Increasingly, that’s no longer the case. In recent years new kinds of creative laboratories have emerged–in small university towns like Austin, Texas, and Antwerp, Belgium, in the impoverished neighborhoods of Marseilles, France, and Gateshead, England. Driven out by the high rents of cities like Paris and London, and aided by technology and the growing ease of travel, more artists and thinkers are congregating in smaller, far-flung communities around the world. In Tijuana, Mexico, a new generation of artists is uploading its work onto the Internet for the world to see. In London, an advertising agency relies on copy that’s written in Cape Town–often by someone sitting at a sidewalk cafe, admiring the view of Table Mountain. “Culture today is globalized and decentralized,” says Vanessa Swartz, a history professor at the University of Southern California. “From the 1850s to the 1950s, New York, Paris, London, Berlin and St. Petersburg were the artistic centers. Now just as culture has become decentralized, so has creativity. We see avant-garde cultures in smaller places often with young, hip bases.”
These funky towns can be found in the most unlikely places. (A thriving film industry is emerging in war-torn Kabul–really.) Yet some things haven’t changed. The same vitality, the same youthful dreams, the same chaos that once filled the rollicking cafes of Montmartre is thriving in the honky-tonks of Austin. And importantly, the forces that draw artists to these unusual locales are also the same. “They come to live life to the fullest, to be a ‘player,’ to be where the action is, to walk the streets and feel what’s it’s like to be on the edge of what’s possible,” says Christine Stansell, a professor of cultural history at Princeton University.
One truism that still holds is that creativity emerges from chaos. Disorder has a way of shaking up old ideas, pushing people to take risks, making them see things in new ways. Paris in the years after the Franco-Prussian War was a hotbed of idealism, utopian radicalism and the kinds of experimentation and openness under which art thrives. The difference now is that the sites of greatest ferment are often far from the rich, comfortable cultural capitals: postwar Kabul, for instance, is alive with painters, filmmakers and musicians, all streaming back to the city after years in exile.
Another, more unfortunate spur to creativity is the yawning wealth disparities that are growing in many parts of the world today. Marshall Berman, professor of urban studies and history at CCNY-CUNY, says the stark contrasts of wealth and poverty in prerevolutionary St. Petersburg helped produce writers like Dostoevsky and Gogol. In 1960s Latin America, the discrepancy between bitter squalor and the ostentatious displays of the ruling class were so stark as to be surreal–that’s the reason, he contends, that Latin America gave us magical realism.
Historically, all these meccas have also had something more prosaic in common: cheap rents, at least in certain neighborhoods. Inflation in post-World War I Germany and Paris was so high, expatriate artists could live like kings. The slums of lower Manhattan at the turn of the century provided a haven for thousands of new arrivals. Now, artists are being priced out of New York and London and moving to places like Antwerp and Austin, which still have affordable loft spaces and cheap beer.

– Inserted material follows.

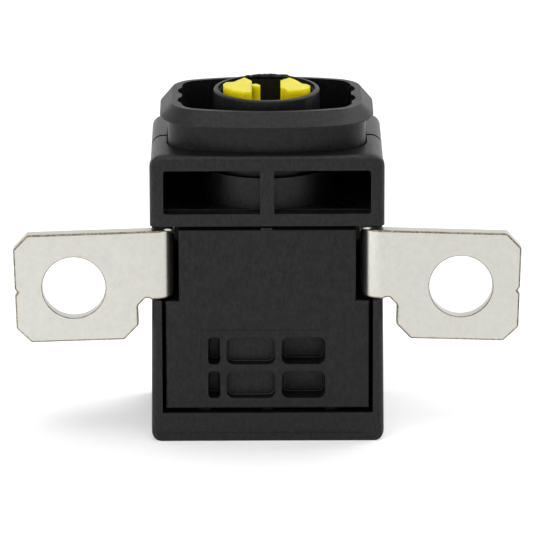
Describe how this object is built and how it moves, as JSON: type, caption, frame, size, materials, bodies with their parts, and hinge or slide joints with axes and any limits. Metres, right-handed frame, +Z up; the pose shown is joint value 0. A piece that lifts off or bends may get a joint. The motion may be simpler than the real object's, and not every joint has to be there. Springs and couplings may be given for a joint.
{
  "type": "pyrotechnic fuse",
  "caption": "Pyrotechnic battery disconnect: a piston in a black moulded core cuts a busbar between two side tabs; igniter socket on top.",
  "frame": {"origin": "middle of the cage's foot, on the surface it stands on", "axes": "+X along the line of the two terminals, towards the right-hand tab seen from the front; +Y from the front window side to the rear; +Z up, out of the igniter socket"},
  "size_m": [0.0722, 0.0238, 0.0499],
  "materials": {
    "cage_plastic": "fine moulded texture, glass-filled black",
    "body_plastic": "moulded, glass-filled black",
    "tinned_copper": "matt tin plate on copper",
    "piston_plastic": "moulded, natural",
    "seal_rubber": "smooth moulded rubber",
    "holder_plastic": "moulded",
    "header_steel": "drawn stainless",
    "seal_glass": "fused glass",
    "pin_gold": "gold flash on nickel",
    "charge": "pressed powder",
    "insert_plastic": "moulded yellow",
    "spring_steel": "rolled strip",
    "screw_steel": "zinc plated"
  },
  "bodies": {
    "housing": {"front_cage": "cage_plastic", "rear_cage": "cage_plastic", "upper_body": "body_plastic", "lower_body": "body_plastic", "left_terminal": "tinned_copper", "right_terminal": "tinned_copper", "igniter_holder": "holder_plastic", "igniter_seal": "seal_rubber", "igniter_header": "header_steel", "glass_seal": "seal_glass", "signal_pin": "pin_gold", "ground_pin": "pin_gold", "igniter_cup": "header_steel", "propellant_charge": "charge", "connector_retainer": "insert_plastic", "shorting_spring": "spring_steel", "body_screws": "screw_steel"},
    "cutter": {"piston": "piston_plastic", "piston_seal": "seal_rubber", "shear_bridge": "tinned_copper"}
  },
  "joints": [
    {"name": "piston_slide", "type": "slide", "parent": "housing", "child": "cutter", "axis": [0, 0, -1], "range_m": [0, 0.007]}
  ]
}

All this is kindling, though. What’s needed is a creative spark to fuel the rise of a genuine community. It could be the arrival of a great name or the development of a cafe culture or the founding of a new art school. The point is that these events are no longer exclusive to major cities. In Seattle, the formation of tiny SubPop Records in the late 1980s nurtured the rise of the grunge scene. In Antwerp, the sudden success of six graduates from its once obscure Royal Academy of Fine Arts in the 1980s spawned a world-renowned fashion scene.
Once word begins to spread, these cities tend to attract secondary and tertiary levels of creatives–first artists in other fields, then small businesses, tech start-ups and design firms, seeking to glom onto the cool. Then–finally, inevitably–gentrification arrives, forcing up prices and driving out the artists. That, it seems, is more true today than it’s ever been. Lauren Fogel, a guitarist and singer in Austin, caught the tail end of Seattle’s music boom and now lives in the midst of another one. “Everyone was moving out because the rent went up and you couldn’t afford a house to make noise in,” she says. “There was one last artist-loft building left, and they closed it down the month after I left. Seattle was ruined.”

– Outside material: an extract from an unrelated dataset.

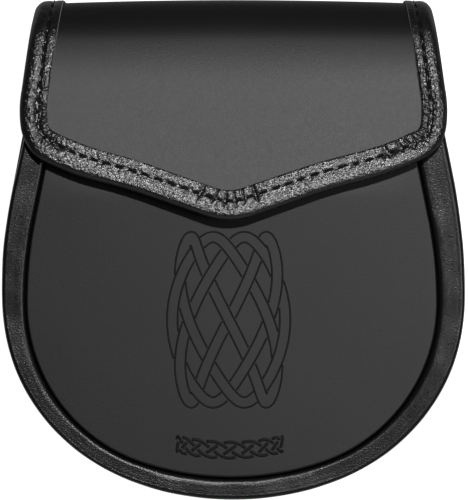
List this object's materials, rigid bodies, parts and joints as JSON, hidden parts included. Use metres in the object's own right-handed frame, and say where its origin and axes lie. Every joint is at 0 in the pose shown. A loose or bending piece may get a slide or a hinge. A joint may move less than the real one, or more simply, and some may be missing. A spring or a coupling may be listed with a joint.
{
  "type": "sporran pouch",
  "caption": "Round-bottomed black leather pouch worn in front of a kilt, with a pointed front flap edged in stitched grained leather, a soft gusset and a strap keeper on its back.",
  "frame": {"origin": "middle of the footprint, on the surface that the pouch lies on", "axes": "+Z towards the pouch's front, +Y from its rounded bottom to the fold at its top, +X across it to the right as seen from the front"},
  "size_m": [0.1854, 0.2, 0.0462],
  "materials": {
    "smooth_leather": "smooth matt black leather with a fine grain",
    "grained_leather": "pebbled glossy black leather",
    "soft_leather": "soft satin black leather",
    "strap_leather": "smooth black leather with cut edges",
    "stud_metal": "black enamelled metal"
  },
  "bodies": {
    "root": {"back_flap_panel": "smooth_leather", "flap_binding": "grained_leather", "gusset": "soft_leather", "front_panel": "smooth_leather", "strap_keeper": "strap_leather", "closure_stud": "stud_metal"}
  },
  "joints": []
}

In fact, a growing body of research suggests that the presence of artists and bohemians may be linked to economic productivity and the growth of jobs–ironically, the very factors that lead to gentrification. Richard Florida, a professor of economic development at Carnegie Mellon University, argues in his new book, “The Rise of the Creative Class,” that with the decline of the manufacturing base, what he calls a “creative class” now dominates many Westernized societies.

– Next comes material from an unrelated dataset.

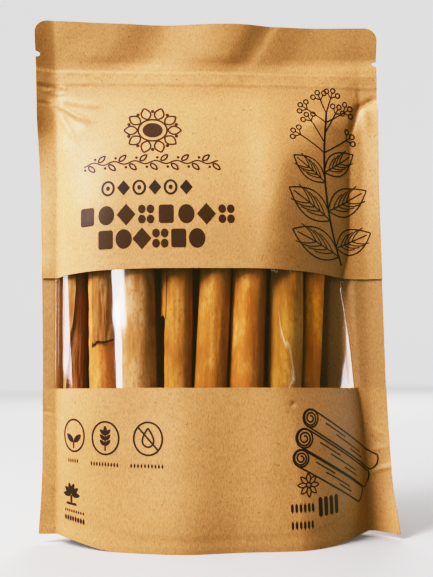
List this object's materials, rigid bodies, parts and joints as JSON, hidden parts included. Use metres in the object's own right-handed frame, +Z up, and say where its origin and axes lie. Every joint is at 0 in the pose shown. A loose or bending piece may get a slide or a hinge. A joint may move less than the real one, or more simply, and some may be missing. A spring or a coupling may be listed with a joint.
{
  "type": "stand-up pouch of cinnamon sticks",
  "caption": "Shut kraft paper stand-up pouch with a full-width clear window band, zip ridges, tear notches and an open bottom gusset, filled with upright rolled cinnamon sticks.",
  "frame": {"origin": "on the surface that the pouch stands on, under the middle of its box", "axes": "+Z up along the pouch, -Y out of its printed front, +X to the right as seen from the front"},
  "size_m": [0.1606, 0.057, 0.2385],
  "materials": {
    "kraft_paper": "natural brown kraft with fine fibres and specks, a slight laminate sheen, soft creases",
    "clear_film": "clear glossy film with fine upright wrinkles",
    "cinnamon_bark": "dry rolled bark, matt, with fine lengthwise streaks and paler and darker patches",
    "dark_ink": "flat near-black brown ink on paper",
    "brown_ink": "flat warm brown ink on paper"
  },
  "bodies": {
    "root": {"kraft_pouch": "kraft_paper", "window_film": "clear_film", "quill_front_1": "cinnamon_bark", "quill_front_2": "cinnamon_bark", "quill_front_3": "cinnamon_bark", "quill_front_4": "cinnamon_bark", "quill_front_5": "cinnamon_bark", "quill_front_6": "cinnamon_bark", "quill_front_7": "cinnamon_bark", "quill_front_8": "cinnamon_bark", "quill_back_1": "cinnamon_bark", "quill_back_2": "cinnamon_bark", "quill_back_3": "cinnamon_bark", "quill_back_4": "cinnamon_bark", "quill_back_5": "cinnamon_bark", "quill_back_6": "cinnamon_bark", "quill_back_7": "cinnamon_bark"}
  },
  "joints": []
}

His theory is simple: creative people want to be around other creative people. Thus a city with artists, a nightlife, diversity, will also draw entrepreneurs, academics, tech geeks–those able to drive economic growth in the new age. “Now because so many of us are called upon to contribute to society with creative thinking instead of physical labor, more and more cities take on the characteristics long associated with creative centers known for the arts,” Florida says. To prove his theory, Florida compiled what he calls a “creativity index.” In the United States, Austin ranked second, behind San Francisco, and had the sixth largest high-tech sector in the nation. Florida argues that the cities that fail to meet the needs of the new creative class will lose out to those that do.
To some, it may seem a dubious proposition–that the same classes that thrive on the margins would be sought out and exploited by the mainstream. But a similar process has been happening within the culture industry for decades–witness the growth of hip-hop. In Newcastle today, city leaders have helped construct a new art gallery and music center in large part because they believe a thriving arts scene will help to lure high-tech businesses to town.
But the arts also provide ample proof of the dangers of mainstreaming the avant-garde. As the pace of development accelerates around the world and local scenes rise and fall faster and faster, artists–just like their art–may find it increasingly difficult to live on the fringes, outside the box. It’s heartening to see creativity spreading outward around the world. But to remain vital, these new communities will probably have to keep on moving.